NCAA is guided by the standards and recommended practices as set out by the International Civil Aviation Organisation (ICAO). We carry out inspections; we mount surveillance to ensure that all safety and aviation security requirements are met. And we also go as far as giving enforcement sanction for none compliance and we have achieved a lot really and I thank God there has not been any major accident and we pray that we will continue to sustain it. Shortly after my coming here, just barely six or seven months we were first of all audited for security by the ICAO and we did very well, well over 96 percent, which only few countries in the world have been able to achieve. But we are not saying that we are going to sleep, we will continue. Just in March this year also we underwent an ICAO audit, which is safety. The basic target is for countries to meet 60 percent. From the preliminary report we had we were at almost 69 percent. And the areas of shortfall we had we are developing the corrective action plan to ensure that we recover them. Part of it was the none certification of our international airports. And I am also happy to announce that we have almost completed it, in fact we are at the last stage of certifying Lagos airport. That would have been done since the 2006 audit, so 10 years later and since I came just shortly over a year ago we are at the last stage of certification. And Abuja is to follow and the other international airports also. So in areas of safety we are doing well and we intend to do even better because there is always room for improvement, until we score 100 percent, there is always room for improvement.

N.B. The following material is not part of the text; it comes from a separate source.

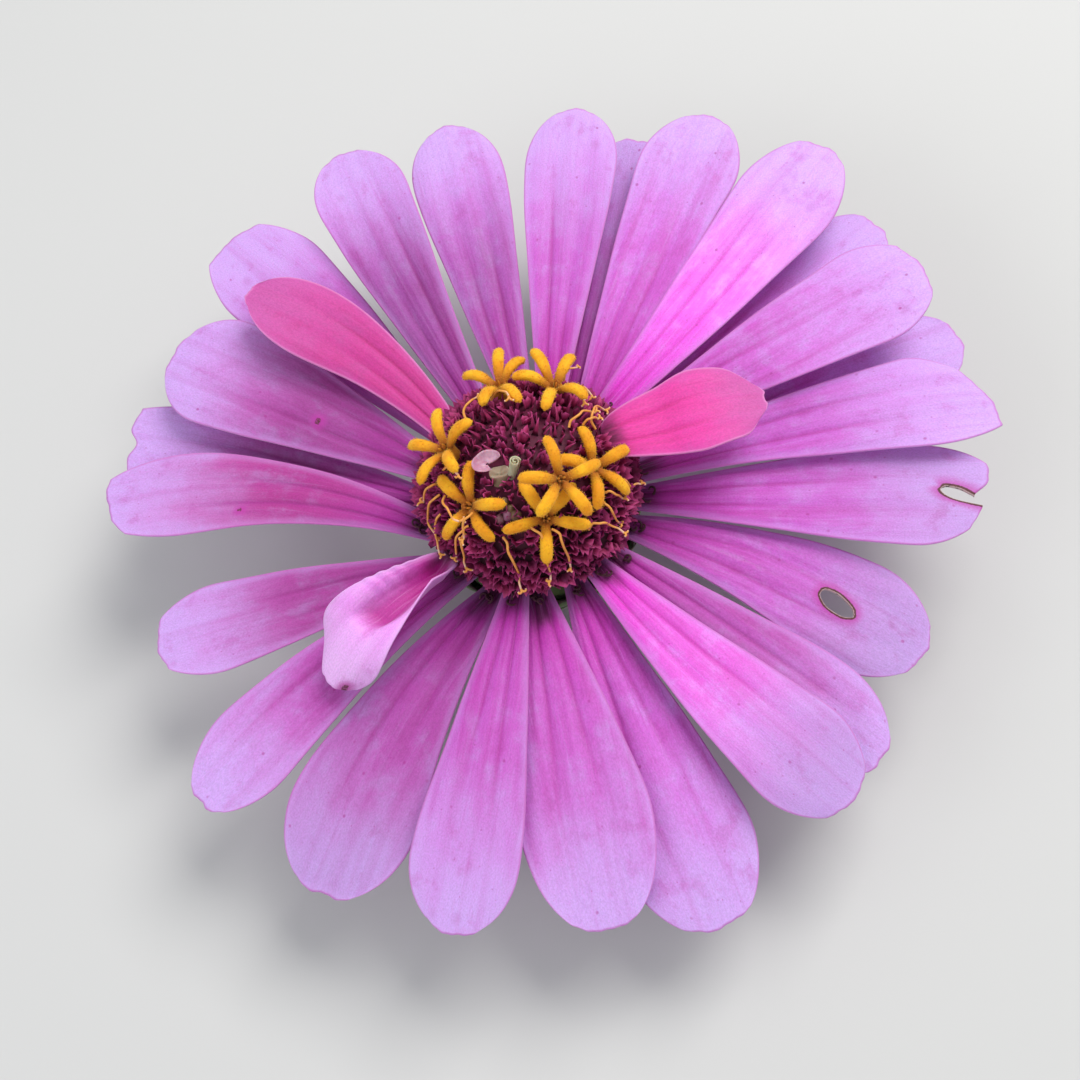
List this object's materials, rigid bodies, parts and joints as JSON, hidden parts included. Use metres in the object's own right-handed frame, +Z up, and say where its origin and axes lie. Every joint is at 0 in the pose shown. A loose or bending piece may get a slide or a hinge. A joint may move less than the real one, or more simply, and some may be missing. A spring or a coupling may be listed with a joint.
{
  "type": "zinnia flower",
  "caption": "Open zinnia flower head with layered pink-lilac ray petals, a domed crimson chaffy centre and golden star florets, picked just below its green cup.",
  "frame": {"origin": "middle of the flat cut face under the stalk, which rests on z = 0", "axes": "+Z up along the stalk through the middle of the head; -Y towards the side that the picture looks from, +X to that side's right"},
  "size_m": [0.0898, 0.0914, 0.0311],
  "materials": {
    "stalk_skin": "satin living stalk skin, finely ribbed and hairy, pale moist pith on the cut",
    "bract_green": "matt living bract, veined, with dark thin margins",
    "ray_petal": "velvety satin petal, lilac-pink, darker towards the base, lengthwise grooves and fine speckles",
    "young_petal": "velvety satin petal, hot pink, paler at its edges",
    "chaff": "matt fringed scales, crimson to maroon",
    "star_gold": "velvety golden floret lobes with an orange-brown throat",
    "young_pink": "satin pale pink young blade on a greenish claw",
    "young_green": "satin pale green rolled blade"
  },
  "bodies": {
    "root": {"cut_stalk": "stalk_skin", "bract_cup": "bract_green", "ray_01": "ray_petal", "ray_02": "ray_petal", "ray_03": "ray_petal", "ray_04": "ray_petal", "ray_05": "ray_petal", "ray_06": "ray_petal", "ray_07": "ray_petal", "ray_08": "ray_petal", "ray_09": "ray_petal", "ray_10": "ray_petal", "ray_11": "ray_petal", "ray_12": "ray_petal", "ray_13": "ray_petal", "ray_14": "ray_petal", "ray_15": "ray_petal", "ray_16": "ray_petal", "ray_17": "ray_petal", "ray_18": "ray_petal", "ray_19": "ray_petal", "ray_20": "ray_petal", "ray_21": "ray_petal", "ray_22": "ray_petal", "ray_23": "ray_petal", "ray_24": "ray_petal", "young_ray_1": "young_petal", "young_ray_2": "young_petal", "young_ray_3": "young_petal", "chaffy_head": "chaff", "star_floret_1": "star_gold", "star_floret_2": "star_gold", "star_floret_3": "star_gold", "star_floret_4": "star_gold", "star_floret_5": "star_gold", "star_floret_6": "star_gold", "star_floret_7": "star_gold", "young_floret_1": "young_pink", "young_floret_2": "young_green"}
  },
  "joints": []
}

Shortly before the last audit some people came and vandalised runway lighting at Lagos airport. Don’t you thing that was sabotage?
It is something that is difficult to comment on, yes what you said really happened and we all knew that it was an insider that did it because nobody will have access to the airside unless he had authority. So it must have been an insider that did it and I am happy to say that we quickly recovered from that and they are replaced and since then nothing of such has happened. And we will continue to be on the lookout to ensure that the safety and security of our teaming passengers are adequately protected at any time.

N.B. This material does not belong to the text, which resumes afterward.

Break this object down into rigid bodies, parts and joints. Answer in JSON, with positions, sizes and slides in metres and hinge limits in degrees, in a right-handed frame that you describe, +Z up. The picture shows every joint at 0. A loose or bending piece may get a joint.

NCAA has problem of collecting its charges from the airlines, how are you coping?
The issue that would have solved the failure of the airlines not paying the five percent charge to NCAA would have been automation but unfortunately the automation has not really fully taken off. There are still some teething problems and we expect all the airlines to be on that but the fundamental difficulty we had was a provision in the Civil Aviation Act which we are proposing for amendment, which has to do with the method of collection. The essence is for us to be able to provide very strong safety and security regulation for the aviation industry in Nigeria. But having said that we are also pleading with the operators to pay up. Of course, without the operators we will not be able to regulate anything but at the same time the operators may not be there if there is no regulation. So we try as much as possible to work with them, encourage them to pay and also where we need to sanction them to ensure that there is compliance with the payments we do so. So we are working, for the time being, we are trying to use the carrot but if we have to use the stick, we also use it. But we also take into consideration the traveling public in addition to the operator. But safety is the watchword.
Do you think the domestic airlines are over charged? What is your view about those charges and foreign exchange challenges? Are there things to be done to enhance their operation and their capacity?

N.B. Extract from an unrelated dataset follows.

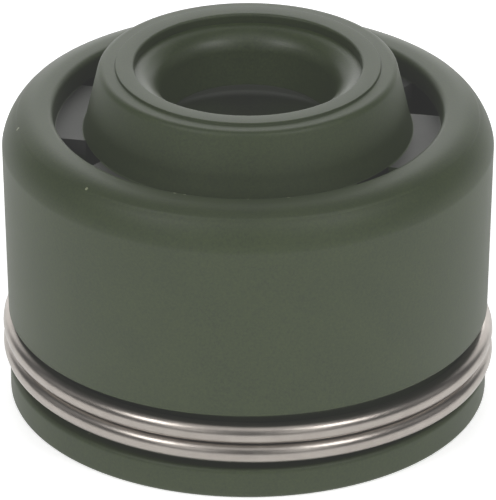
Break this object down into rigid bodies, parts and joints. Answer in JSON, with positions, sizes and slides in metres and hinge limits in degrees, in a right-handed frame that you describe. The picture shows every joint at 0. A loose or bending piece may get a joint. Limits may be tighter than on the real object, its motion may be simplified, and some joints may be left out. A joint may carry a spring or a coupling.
{
  "type": "valve stem seal",
  "caption": "Rubber cap for a valve guide with a raised neck holding a stem lip, a steel stiffening ring in a recess round it, and a wire ring clamping its skirt.",
  "frame": {"origin": "centre of the foot's flat face, which the seal stands on", "axes": "+Z along the bore's axis, from the foot towards the neck; +X is across, and the wire ring's gap faces +Y"},
  "size_m": [0.0202, 0.0202, 0.0147],
  "materials": {
    "rubber": "matt grey-green fluoro rubber with a fine moulded grain",
    "insert_steel": "dull phosphated sheet",
    "wire_steel": "drawn spring wire, smooth"
  },
  "bodies": {
    "root": {"seal_body": "rubber", "stiffener_insert": "insert_steel", "clamp_ring": "wire_steel"}
  },
  "joints": []
}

Let me start with the forex issue, during the aviation stakeholders forum, the Honourable Minister of State for Aviation addressed some issues which included the forex and he has been working and we have been working along with him in the issue of classifying aviation as a priority when it comes to allocation of foreign exchange. When the Airline Operators of Nigeria (AON) met him, he took it up upon himself and took them along to the Central Bank Governor and I am happy to report that I got a lot of commendation coming from the airline operators that the visit made it possible for them to get a lot of the foreign exchange they require to carry out their safety responsibilities which is positive.
In addition to the foreign exchange issue, the Minster has been working; he is making aviation fuel available and affordable. Because we have a promise that the Nigerian National Petroleum Corporation (NNPC) will try to start refining Jet A1 (aviation fuel) in Nigeria, and that will reduce the cost even if it is transportation cost, two, availability will be the watch word also. Flights delays and cancellation arising from the non-availability of fuel will be a thing of the past. And of course when we engage our production lines, chances are that you will have more Nigerians employed. So it is a positive chain reaction, and also when you talk of the taxation, well tax is different from charges and there is a process.
Tax goes to government and charges go to the relevant agencies. So there is process for charges and if any operator or operators or group feel they are shortchanged when it comes to charges, they should come to the regulatory agency, file their complaint and we will check if the process was followed and we will arrive at amicable solution.
This is because whoever is charging should also consult with the stakeholders and eventually when they come into an agreement they will file that charge with us. If they have disagreement they will still come to us and then we will intervene and mediate and ensure that everybody get what he is supposed to get. We have this terrible attitude, some people use service they don’t want to pay for it, I think we should go beyond that. Whoever gets service should be able to pay for that service and if we all do that promptly we will end up with a very efficient industry, which is what we are all striving for.
Does the Federal Airports Authority of Nigeria (FAAN) and the Nigeria Airspace Management Agency (NAMA) come to you to get approval before they enforce those charges?
That is the process but don’t forget that FAAN was created before NCAA and both have enabling laws. NAMA also was created that way. So those are some of the conflicts that are being addressed by the amendment of the civil aviation act, which is already an ongoing process. So those will be addressed where regulatory provisions were inadvertently put in those agencies. But the Civil Aviation Act 2006 is clear, NCAA is the only regulatory agency as far as civil aviation is concerned in Nigeria and I am sure with the amendment all will be brought in line with that provision under the Civil Aviation Act.